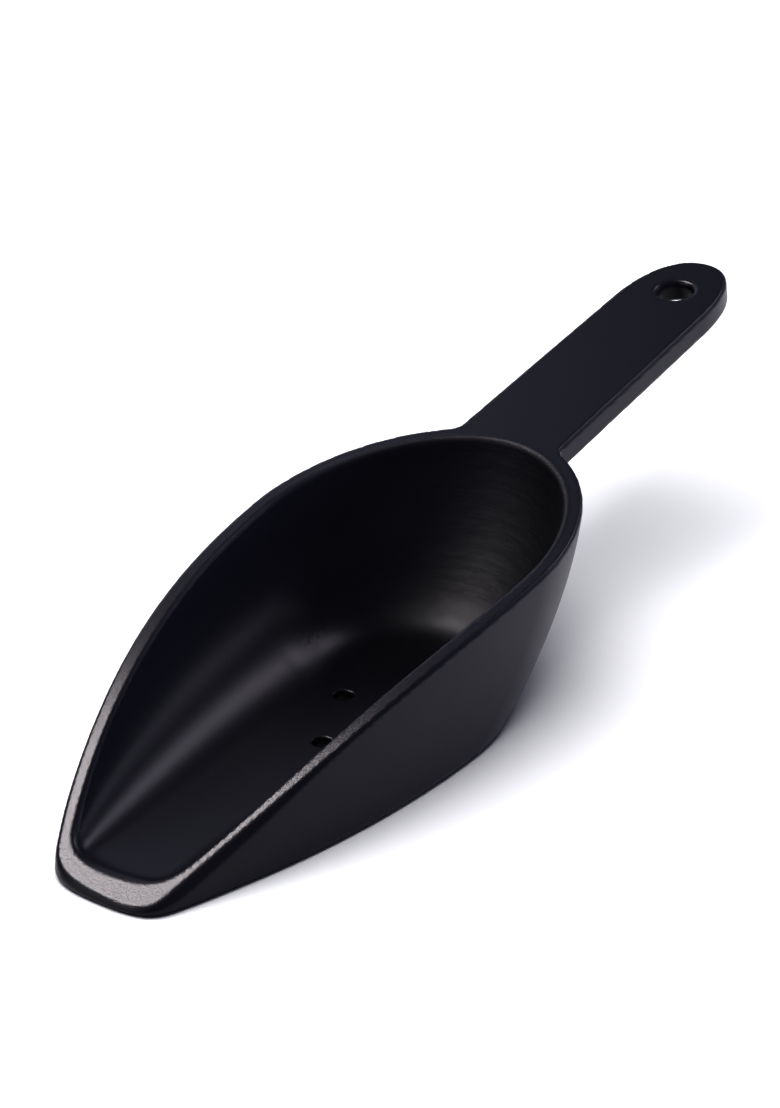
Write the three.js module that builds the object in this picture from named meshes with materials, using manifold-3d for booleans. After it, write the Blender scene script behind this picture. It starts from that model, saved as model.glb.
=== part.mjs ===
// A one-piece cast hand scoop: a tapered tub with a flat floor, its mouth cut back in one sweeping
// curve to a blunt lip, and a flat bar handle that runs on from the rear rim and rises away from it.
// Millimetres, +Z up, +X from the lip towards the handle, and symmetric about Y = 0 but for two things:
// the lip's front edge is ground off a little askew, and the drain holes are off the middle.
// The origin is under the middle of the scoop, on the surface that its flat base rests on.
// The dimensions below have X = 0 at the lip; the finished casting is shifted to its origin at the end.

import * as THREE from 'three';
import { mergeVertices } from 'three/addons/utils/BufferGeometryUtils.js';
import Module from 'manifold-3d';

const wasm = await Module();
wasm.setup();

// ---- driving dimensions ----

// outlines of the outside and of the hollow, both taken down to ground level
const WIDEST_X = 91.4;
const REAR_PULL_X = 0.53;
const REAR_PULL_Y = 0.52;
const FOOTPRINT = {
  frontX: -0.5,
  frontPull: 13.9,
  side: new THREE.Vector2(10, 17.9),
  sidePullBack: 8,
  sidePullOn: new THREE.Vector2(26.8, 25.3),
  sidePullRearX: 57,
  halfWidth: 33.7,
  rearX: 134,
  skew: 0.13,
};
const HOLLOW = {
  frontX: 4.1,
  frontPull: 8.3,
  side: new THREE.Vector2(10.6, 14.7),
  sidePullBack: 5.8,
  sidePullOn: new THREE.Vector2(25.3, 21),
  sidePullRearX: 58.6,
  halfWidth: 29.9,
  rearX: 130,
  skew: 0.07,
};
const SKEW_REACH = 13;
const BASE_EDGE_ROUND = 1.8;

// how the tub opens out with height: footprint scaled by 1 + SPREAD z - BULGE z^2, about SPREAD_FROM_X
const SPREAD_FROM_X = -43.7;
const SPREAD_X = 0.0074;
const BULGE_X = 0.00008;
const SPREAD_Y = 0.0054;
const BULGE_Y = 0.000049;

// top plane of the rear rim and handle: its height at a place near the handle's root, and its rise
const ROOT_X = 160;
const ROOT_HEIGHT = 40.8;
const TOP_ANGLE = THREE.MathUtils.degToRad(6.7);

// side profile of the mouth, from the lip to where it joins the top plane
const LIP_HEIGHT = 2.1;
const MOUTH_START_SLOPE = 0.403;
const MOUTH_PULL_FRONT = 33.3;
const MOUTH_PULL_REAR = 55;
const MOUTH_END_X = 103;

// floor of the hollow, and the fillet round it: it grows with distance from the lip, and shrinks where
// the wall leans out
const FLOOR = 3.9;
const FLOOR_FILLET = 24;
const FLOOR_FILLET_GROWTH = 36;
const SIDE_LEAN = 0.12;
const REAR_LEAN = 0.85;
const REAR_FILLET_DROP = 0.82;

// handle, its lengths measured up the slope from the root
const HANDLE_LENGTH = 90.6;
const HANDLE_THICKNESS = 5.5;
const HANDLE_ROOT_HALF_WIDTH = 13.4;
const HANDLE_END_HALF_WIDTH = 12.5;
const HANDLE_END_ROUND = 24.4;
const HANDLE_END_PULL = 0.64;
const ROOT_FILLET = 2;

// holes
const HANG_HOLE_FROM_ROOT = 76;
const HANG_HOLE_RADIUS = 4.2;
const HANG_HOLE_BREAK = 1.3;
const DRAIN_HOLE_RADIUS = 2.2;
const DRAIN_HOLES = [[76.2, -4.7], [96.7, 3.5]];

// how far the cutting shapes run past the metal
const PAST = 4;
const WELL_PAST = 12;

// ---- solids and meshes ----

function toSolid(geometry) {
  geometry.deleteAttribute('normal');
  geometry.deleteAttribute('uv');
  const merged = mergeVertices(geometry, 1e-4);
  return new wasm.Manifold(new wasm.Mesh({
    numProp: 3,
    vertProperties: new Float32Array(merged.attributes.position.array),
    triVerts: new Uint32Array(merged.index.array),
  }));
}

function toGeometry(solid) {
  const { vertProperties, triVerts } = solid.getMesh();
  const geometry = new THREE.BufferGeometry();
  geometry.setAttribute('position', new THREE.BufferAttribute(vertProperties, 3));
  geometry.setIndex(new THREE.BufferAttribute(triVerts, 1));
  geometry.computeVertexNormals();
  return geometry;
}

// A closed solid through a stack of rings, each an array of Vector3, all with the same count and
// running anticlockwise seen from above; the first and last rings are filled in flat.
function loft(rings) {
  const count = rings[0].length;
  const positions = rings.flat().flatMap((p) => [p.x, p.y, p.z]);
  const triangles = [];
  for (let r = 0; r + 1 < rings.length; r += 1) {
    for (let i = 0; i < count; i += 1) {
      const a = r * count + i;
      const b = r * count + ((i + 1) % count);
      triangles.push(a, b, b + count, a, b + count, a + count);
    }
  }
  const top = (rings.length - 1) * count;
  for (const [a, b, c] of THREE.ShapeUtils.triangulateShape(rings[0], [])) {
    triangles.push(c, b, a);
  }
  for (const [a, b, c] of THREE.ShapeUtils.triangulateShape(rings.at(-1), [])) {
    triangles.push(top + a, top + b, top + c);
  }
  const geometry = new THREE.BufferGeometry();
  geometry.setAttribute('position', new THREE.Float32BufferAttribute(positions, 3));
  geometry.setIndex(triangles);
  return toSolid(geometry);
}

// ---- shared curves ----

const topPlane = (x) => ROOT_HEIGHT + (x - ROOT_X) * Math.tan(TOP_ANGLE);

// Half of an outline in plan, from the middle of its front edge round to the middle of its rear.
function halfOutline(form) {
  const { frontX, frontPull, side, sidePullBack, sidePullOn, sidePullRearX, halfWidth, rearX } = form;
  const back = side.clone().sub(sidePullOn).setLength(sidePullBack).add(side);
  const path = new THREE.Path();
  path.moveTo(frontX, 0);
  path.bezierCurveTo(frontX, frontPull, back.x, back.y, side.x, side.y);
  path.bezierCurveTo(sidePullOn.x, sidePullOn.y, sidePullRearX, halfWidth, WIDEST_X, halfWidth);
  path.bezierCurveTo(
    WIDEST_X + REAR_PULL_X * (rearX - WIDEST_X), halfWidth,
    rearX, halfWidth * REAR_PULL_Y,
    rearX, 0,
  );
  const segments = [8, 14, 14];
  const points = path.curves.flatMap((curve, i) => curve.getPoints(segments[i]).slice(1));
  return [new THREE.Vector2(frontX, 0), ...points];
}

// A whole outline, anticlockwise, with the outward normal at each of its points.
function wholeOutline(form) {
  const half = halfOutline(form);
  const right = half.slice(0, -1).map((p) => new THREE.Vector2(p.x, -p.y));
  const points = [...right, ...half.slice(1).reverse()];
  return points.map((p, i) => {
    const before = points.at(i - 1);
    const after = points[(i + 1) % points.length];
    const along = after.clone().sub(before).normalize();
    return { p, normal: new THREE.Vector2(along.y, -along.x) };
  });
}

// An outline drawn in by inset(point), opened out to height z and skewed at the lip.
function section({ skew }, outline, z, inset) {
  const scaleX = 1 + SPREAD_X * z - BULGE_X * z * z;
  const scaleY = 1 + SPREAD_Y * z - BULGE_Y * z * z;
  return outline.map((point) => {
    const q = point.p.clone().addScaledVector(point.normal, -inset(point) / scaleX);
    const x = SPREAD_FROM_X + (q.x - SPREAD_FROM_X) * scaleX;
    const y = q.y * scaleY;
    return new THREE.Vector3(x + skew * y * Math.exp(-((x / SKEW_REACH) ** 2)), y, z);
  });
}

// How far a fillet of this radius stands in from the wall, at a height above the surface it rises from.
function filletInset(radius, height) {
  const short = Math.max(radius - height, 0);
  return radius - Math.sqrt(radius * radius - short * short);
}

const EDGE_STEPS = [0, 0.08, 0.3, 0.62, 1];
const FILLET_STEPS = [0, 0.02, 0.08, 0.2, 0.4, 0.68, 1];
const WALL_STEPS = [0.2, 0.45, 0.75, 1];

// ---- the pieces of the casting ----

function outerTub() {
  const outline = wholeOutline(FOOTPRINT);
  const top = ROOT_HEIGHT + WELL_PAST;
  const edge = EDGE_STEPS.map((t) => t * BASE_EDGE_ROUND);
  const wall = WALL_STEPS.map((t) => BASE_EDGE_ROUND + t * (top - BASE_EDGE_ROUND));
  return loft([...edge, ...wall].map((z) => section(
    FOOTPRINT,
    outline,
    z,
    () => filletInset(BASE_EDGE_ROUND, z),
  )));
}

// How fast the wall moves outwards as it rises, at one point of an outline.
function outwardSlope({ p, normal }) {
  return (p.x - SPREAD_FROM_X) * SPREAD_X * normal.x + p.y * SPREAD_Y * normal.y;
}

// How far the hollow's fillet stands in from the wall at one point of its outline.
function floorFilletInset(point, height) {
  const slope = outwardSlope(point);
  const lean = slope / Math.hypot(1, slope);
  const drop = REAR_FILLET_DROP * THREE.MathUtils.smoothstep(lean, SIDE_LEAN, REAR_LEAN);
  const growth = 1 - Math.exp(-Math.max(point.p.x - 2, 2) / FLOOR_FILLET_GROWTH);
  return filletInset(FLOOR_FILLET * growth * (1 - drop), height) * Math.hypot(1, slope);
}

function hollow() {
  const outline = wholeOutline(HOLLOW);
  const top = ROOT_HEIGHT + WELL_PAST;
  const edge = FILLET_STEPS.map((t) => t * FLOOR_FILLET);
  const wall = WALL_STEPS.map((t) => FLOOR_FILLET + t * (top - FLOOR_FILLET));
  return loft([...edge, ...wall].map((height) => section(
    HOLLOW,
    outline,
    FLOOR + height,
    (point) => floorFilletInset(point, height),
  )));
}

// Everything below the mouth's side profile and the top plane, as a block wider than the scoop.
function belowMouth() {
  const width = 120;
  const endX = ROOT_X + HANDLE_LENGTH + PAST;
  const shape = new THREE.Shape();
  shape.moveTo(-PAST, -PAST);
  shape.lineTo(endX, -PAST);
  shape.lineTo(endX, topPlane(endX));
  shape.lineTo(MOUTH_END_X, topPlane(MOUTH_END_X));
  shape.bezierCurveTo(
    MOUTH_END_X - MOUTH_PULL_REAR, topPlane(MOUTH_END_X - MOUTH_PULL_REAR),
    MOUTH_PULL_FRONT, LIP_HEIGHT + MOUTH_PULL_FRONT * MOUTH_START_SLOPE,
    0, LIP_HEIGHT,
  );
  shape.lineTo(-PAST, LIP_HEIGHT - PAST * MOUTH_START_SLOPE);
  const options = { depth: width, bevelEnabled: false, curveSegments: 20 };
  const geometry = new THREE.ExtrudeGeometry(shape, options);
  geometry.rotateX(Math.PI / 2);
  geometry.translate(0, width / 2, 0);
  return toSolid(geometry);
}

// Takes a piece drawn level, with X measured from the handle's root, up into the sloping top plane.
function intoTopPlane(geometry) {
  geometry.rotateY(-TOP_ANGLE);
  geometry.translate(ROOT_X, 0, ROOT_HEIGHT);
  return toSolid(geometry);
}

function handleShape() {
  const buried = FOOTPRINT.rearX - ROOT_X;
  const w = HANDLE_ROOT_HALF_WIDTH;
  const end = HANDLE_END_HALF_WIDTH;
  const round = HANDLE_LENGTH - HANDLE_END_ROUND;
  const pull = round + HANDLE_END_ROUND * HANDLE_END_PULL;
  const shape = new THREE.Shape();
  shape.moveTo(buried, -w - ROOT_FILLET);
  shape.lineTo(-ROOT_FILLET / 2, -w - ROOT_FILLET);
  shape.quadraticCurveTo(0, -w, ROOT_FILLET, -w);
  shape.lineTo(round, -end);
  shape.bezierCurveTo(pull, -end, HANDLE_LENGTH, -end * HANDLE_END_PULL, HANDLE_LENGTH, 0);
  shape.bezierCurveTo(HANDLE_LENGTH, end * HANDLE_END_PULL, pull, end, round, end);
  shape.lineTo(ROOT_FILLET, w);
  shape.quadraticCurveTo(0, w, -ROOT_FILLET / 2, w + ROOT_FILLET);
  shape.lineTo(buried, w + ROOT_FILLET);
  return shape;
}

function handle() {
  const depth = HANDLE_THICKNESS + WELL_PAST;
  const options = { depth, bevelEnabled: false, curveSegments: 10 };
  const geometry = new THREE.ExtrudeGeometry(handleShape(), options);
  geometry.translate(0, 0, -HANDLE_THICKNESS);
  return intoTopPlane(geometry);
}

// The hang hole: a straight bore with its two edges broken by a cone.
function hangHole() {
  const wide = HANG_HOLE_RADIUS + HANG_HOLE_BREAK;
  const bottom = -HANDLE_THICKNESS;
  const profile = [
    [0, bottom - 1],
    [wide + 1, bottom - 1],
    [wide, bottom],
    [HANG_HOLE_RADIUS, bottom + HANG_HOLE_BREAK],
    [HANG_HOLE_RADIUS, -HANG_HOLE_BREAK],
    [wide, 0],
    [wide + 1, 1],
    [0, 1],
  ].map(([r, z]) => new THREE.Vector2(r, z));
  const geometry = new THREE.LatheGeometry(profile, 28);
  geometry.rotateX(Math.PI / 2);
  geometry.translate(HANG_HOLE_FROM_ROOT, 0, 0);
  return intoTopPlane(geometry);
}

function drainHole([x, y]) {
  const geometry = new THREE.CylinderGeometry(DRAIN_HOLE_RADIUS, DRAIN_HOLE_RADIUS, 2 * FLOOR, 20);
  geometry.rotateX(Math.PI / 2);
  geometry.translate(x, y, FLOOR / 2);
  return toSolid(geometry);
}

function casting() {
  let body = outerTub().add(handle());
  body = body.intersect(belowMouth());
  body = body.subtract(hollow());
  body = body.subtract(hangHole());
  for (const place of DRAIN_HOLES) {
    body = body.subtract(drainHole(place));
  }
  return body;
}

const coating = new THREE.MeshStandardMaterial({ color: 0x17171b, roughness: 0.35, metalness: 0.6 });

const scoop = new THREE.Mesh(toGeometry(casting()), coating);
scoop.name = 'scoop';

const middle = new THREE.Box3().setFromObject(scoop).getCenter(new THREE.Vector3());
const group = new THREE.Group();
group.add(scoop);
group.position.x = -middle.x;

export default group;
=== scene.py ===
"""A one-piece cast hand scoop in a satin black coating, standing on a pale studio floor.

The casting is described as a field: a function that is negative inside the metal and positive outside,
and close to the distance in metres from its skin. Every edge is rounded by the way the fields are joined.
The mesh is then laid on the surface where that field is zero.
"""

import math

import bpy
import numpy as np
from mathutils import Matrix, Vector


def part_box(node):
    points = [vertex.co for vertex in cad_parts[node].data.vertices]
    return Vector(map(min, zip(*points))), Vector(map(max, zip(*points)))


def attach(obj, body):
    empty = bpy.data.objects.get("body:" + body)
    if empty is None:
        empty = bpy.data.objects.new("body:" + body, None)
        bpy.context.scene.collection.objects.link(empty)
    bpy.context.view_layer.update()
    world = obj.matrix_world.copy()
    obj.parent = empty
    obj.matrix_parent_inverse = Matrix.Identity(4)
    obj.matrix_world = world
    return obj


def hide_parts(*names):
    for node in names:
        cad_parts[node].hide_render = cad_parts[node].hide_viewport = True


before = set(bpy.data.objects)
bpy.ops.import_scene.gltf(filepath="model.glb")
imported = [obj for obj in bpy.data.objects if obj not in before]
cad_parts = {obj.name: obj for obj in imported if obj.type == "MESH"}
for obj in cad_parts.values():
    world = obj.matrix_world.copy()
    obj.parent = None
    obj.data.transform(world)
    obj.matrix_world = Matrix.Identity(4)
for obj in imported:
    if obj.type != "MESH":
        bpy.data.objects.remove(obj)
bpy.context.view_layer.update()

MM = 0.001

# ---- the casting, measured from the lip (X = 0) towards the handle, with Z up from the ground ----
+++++
▶ **What is required**:
Output exactly the lines of the material above from the one containing "const scoop = new" up to and including the one containing "before = set(bpy.data.objects)".

▶ **Response**:
const scoop = new THREE.Mesh(toGeometry(casting()), coating);
scoop.name = 'scoop';

const middle = new THREE.Box3().setFromObject(scoop).getCenter(new THREE.Vector3());
const group = new THREE.Group();
group.add(scoop);
group.position.x = -middle.x;

export default group;
=== scene.py ===
"""A one-piece cast hand scoop in a satin black coating, standing on a pale studio floor.

The casting is described as a field: a function that is negative inside the metal and positive outside,
and close to the distance in metres from its skin. Every edge is rounded by the way the fields are joined.
The mesh is then laid on the surface where that field is zero.
"""

import math

import bpy
import numpy as np
from mathutils import Matrix, Vector


def part_box(node):
    points = [vertex.co for vertex in cad_parts[node].data.vertices]
    return Vector(map(min, zip(*points))), Vector(map(max, zip(*points)))


def attach(obj, body):
    empty = bpy.data.objects.get("body:" + body)
    if empty is None:
        empty = bpy.data.objects.new("body:" + body, None)
        bpy.context.scene.collection.objects.link(empty)
    bpy.context.view_layer.update()
    world = obj.matrix_world.copy()
    obj.parent = empty
    obj.matrix_parent_inverse = Matrix.Identity(4)
    obj.matrix_world = world
    return obj


def hide_parts(*names):
    for node in names:
        cad_parts[node].hide_render = cad_parts[node].hide_viewport = True


before = set(bpy.data.objects)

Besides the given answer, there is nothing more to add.